We have a contingent of customers that want just a pure reset, and then we have others that, if there’s something that’s alive in our system that’s available to share before and after the reset time, then it becomes unfair because the members who already shared it got their points zeroed out but then the members who didn’t share it yet can still get points for those messages. It makes the whole system unfair.

We implemented it the way where, if something was live in the system before you hit reset, nobody can get points on the leaderboard after the reset for that thing, even though they shared it a time after the leaderboard reset because of the fairness argument. But now we’re having customers come back and say, “Well, I just wanted to reset. I didn’t care about this fairness point.”

You’re going to be constantly surprised in any sort of limitation that we put in. Even for a fairness reason or gamification reason, someone comes up and doesn’t like it.

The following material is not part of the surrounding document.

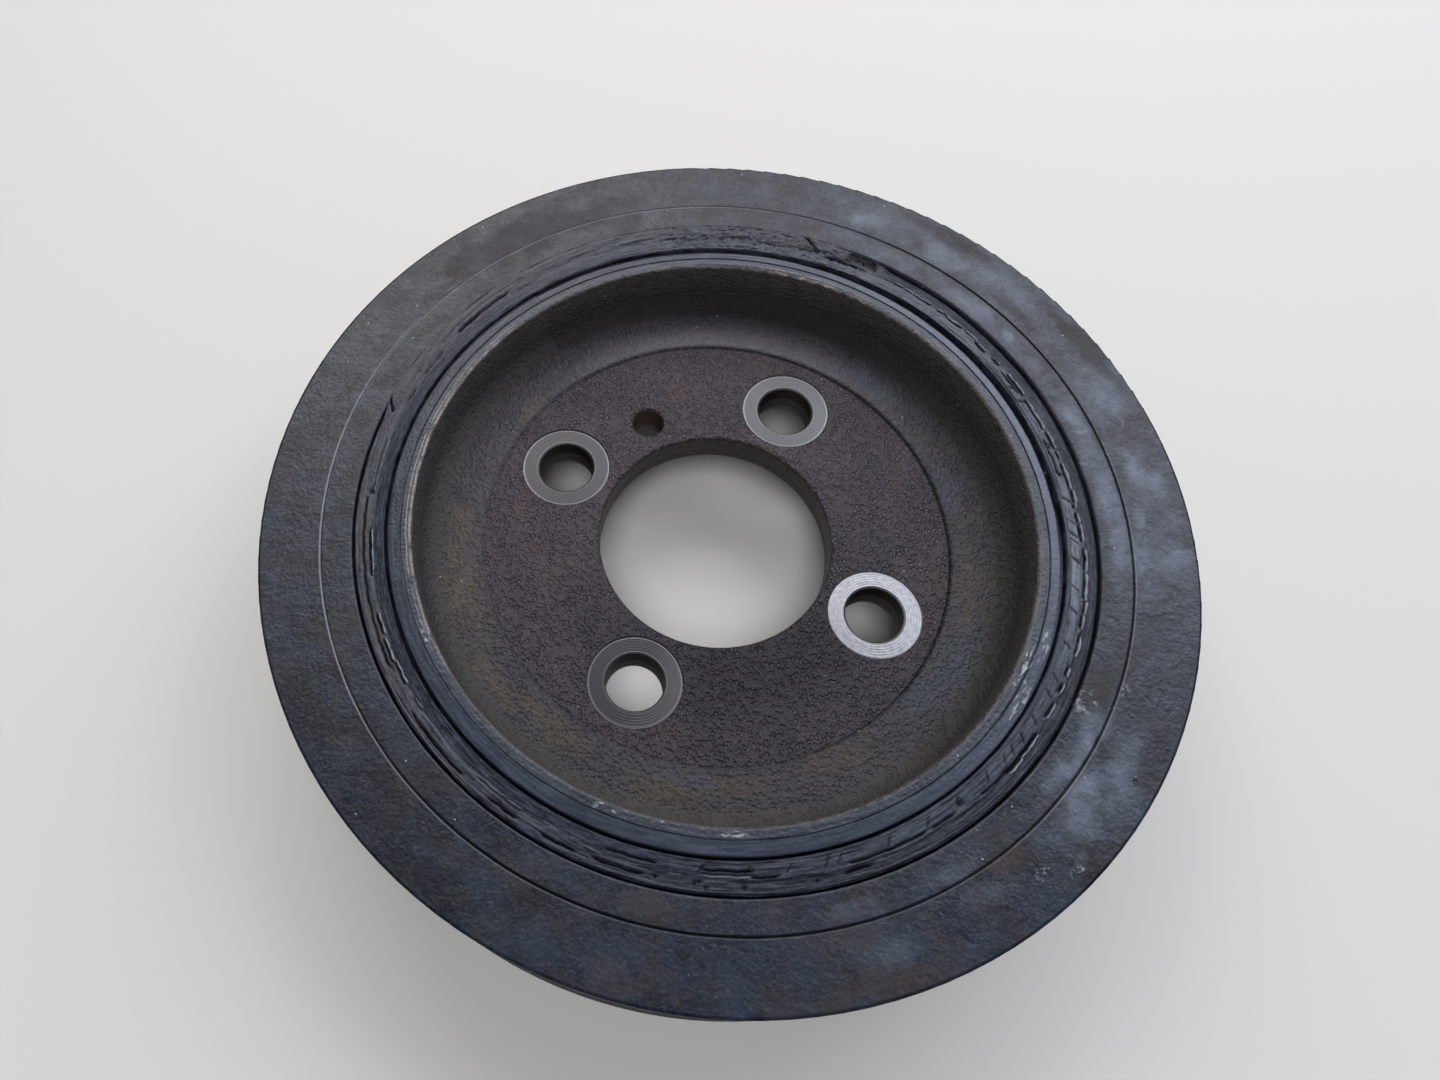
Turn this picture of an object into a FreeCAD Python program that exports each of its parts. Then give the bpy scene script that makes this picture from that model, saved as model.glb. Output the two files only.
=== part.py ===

We try to model Ruby on Rails with conventional reconfiguration, but a lot of times what the customer really wants is configuration, and wants a more complex set of options that they can better fit their use case. That’s some place we bounce a lot, is how much flexibility do we give versus how much do we just make it have one way to do it, and the customers have to take it or leave it that way?

Ledge: Well, I’ll leave that as our final thought, that you only need to deal with this problem once you have customers that are so passionately debating about your product.

Jason: It’s a good problem to have.

Ledge: Right. Exactly. Don’t go out of your way to do all these things at the beginning. Once you have customers that have an opinion, you know you have customers for the long term. So that’s a good thing.

Well Jason, good spending time with you. Love the insights and we’ll be paying attention.

Jason: Yeah. Thanks for the time, Ledge. It’s great to meet you.